The emergence of the euro as an international currency with the concomitant reduction in the number of key players in international monetary relations requires an intensified exchange of information on international monetary issues. However, it should be recognised that international monetary policy co-ordination such as exchange rate targeting or the co-ordination of the "global policy-mix" could jeopardise the goal of price stability and endanger the credibility of monetary policy. It could also risk decreasing accountability and reducing transparency. This would clearly be very undesirable.

It seems plausible that in the future further countries will consider anchoring, or decide to anchor, their currency either formally or informally to the euro or to a basket of currencies in which the euro would be a major component. Given the prospects of EU enlargement, visible changes are likely to take place in this area in the near future. The sustainability of pegs to the euro will require that these countries have a sound banking system, follow credible and sound monetary and fiscal policies and enhance, through structural reforms, the flexibility of their product and labour markets. Normally, the closer the exchange rate link, the more important it is that these pre-conditions should be fulfilled.

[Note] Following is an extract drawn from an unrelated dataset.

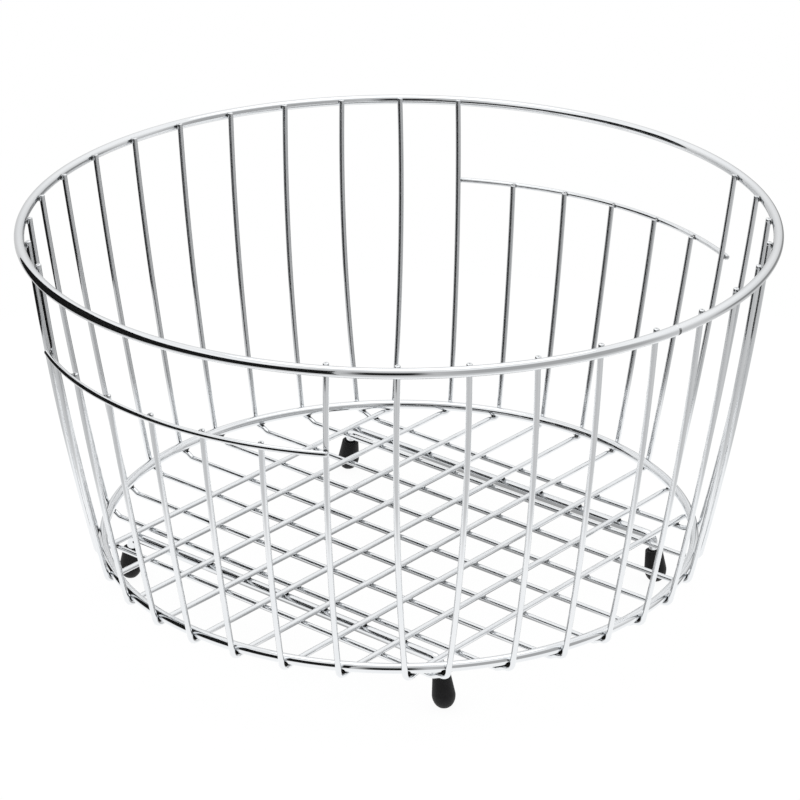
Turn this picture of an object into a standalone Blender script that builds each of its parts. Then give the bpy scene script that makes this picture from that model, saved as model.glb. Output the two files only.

This is particularly the case for currency boards.

We are convinced that maintaining price stability in the euro area in a way which is credible, irrespective of the role that the euro plays in third countries, is the best contribution which the monetary policy of the Eurosystem can make to favourable developments in the global economy.

Conclusion

Let me conclude by saying that globalisation makes the assessment of the economic environment a more intricate task and the transmission mechanism of monetary policy more uncertain. There will be an increased risk of exposure to the spillover effects of economic and financial disturbances, which will necessitate closer analysis of economic developments from a world-wide perspective. However, we are convinced that we have a monetary policy strategy which is designed in such a way that it can be adapted to varying situations and the new challenges arising from globalisation.